The first step in simplifying is to multiply out the numerator: $\large (1-\cos \theta)(1+\cos \theta)=?$ Can you do that and post the result?

3. anonymous

$1+\cos \theta -\cos \theta + \cos^2 ?$

4. DecentNabeel

(1−cosθ)(1+cosθ)=1-cos^2x $\sqrt{\frac{1-\cos^2x}{\cos^2x}}$ $\mathrm{Use\:the\:following\:identity}:\quad \:1-\cos ^2\left(x\right)=\sin ^2\left(x\right)$ $=\sqrt{\frac{\sin ^2\left(x\right)}{\cos ^2\left(x\right)}}$

5. anonymous

ok. so im left with sin(x) over cos(x)?

6. DecentNabeel

yes

7. kropot72

Nearly correct!
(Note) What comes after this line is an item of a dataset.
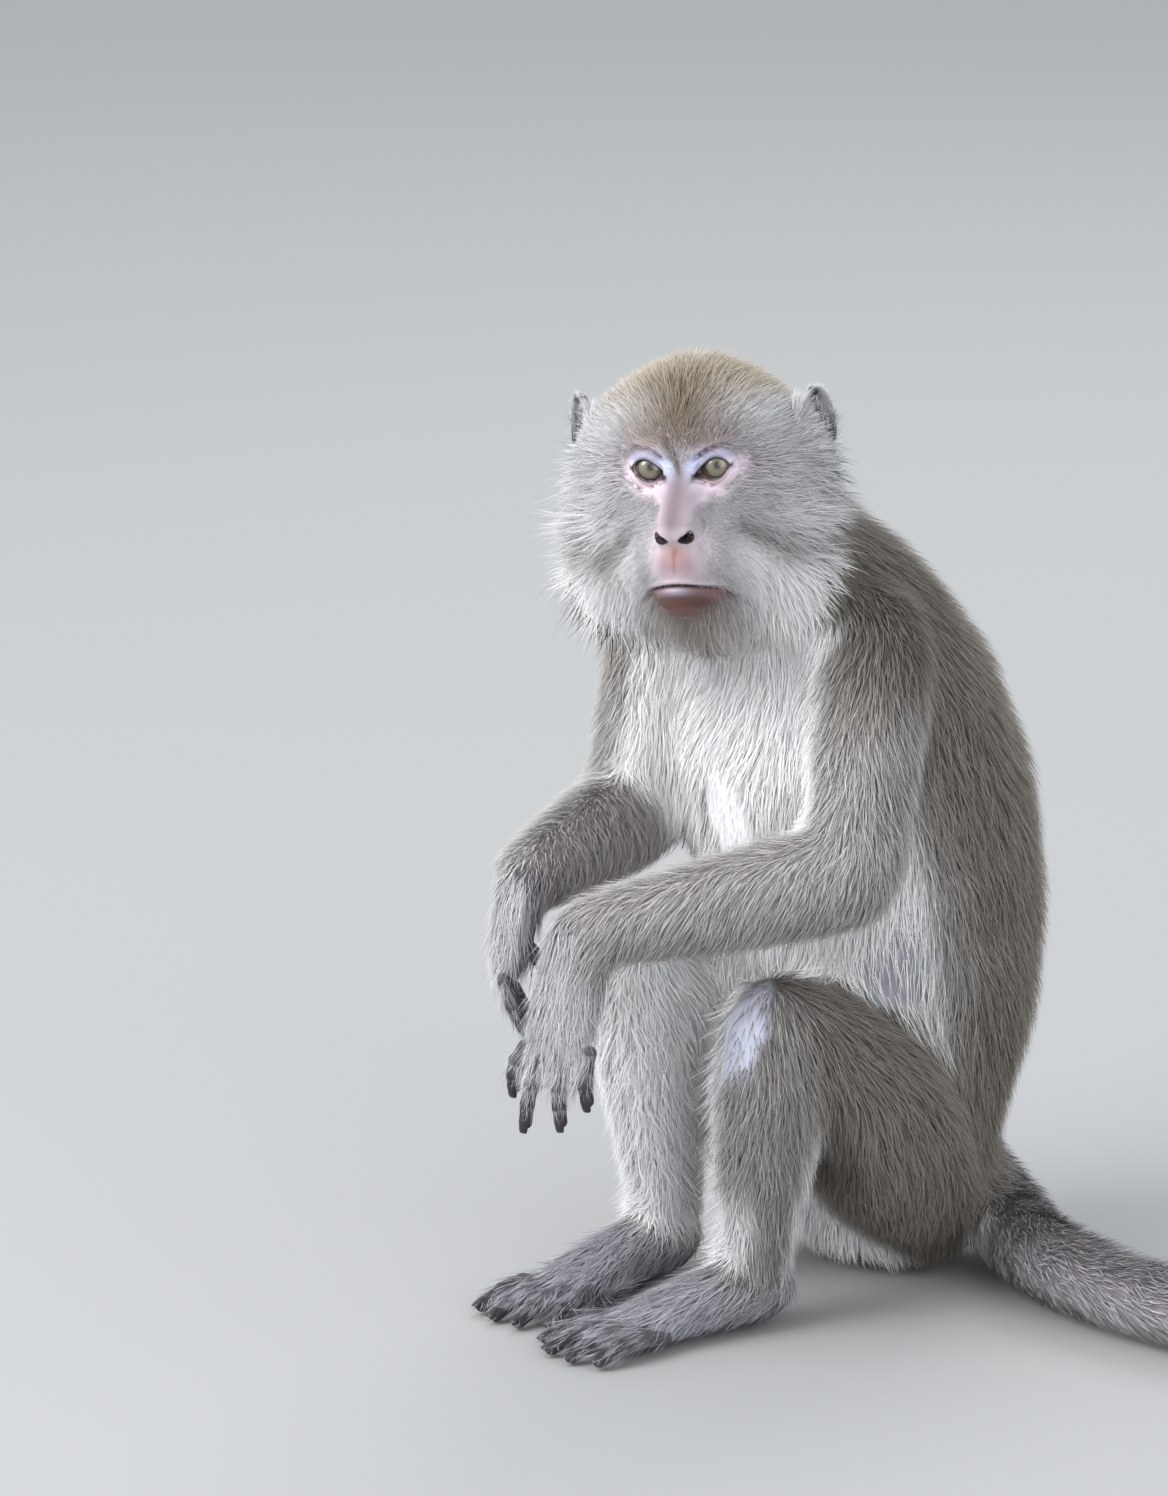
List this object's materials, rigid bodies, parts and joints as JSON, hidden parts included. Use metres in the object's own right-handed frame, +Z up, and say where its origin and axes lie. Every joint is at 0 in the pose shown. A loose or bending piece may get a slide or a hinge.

However the sign in front of the cos^2 (theta) term should be negative. Therefore we get: $\large \sqrt{\frac{(1-\cos^{2} \theta)}{\cos^{2} \theta}}$ Does that make sense?

8. anonymous

yes. but cant i break that down further?

9. DecentNabeel

are you understand @kapukawai

10. kropot72

You need to use the relationship: $\large \sin^{2}\theta+\cos^{2}\theta=1$ From which you get: $\large 1-\cos^{2}\theta=\sin^{2}\theta$ and finally by substitution we can write: $\large \sqrt{\frac{\sin^{2}\theta}{\cos^{2}\theta}}$

11. kropot72

Next you can use the relationship $\large \frac{\sin\theta}{\cos\theta}=\tan\theta$

12. anonymous

so tan theta is the simplified form of ...... ok that makes sence. i just have to memorise the relation ships?

13. kropot72

Yes, those relationships are some of the basic ones in trigonometry.

14. anonymous

thank you!

15. kropot72

You're welcome :)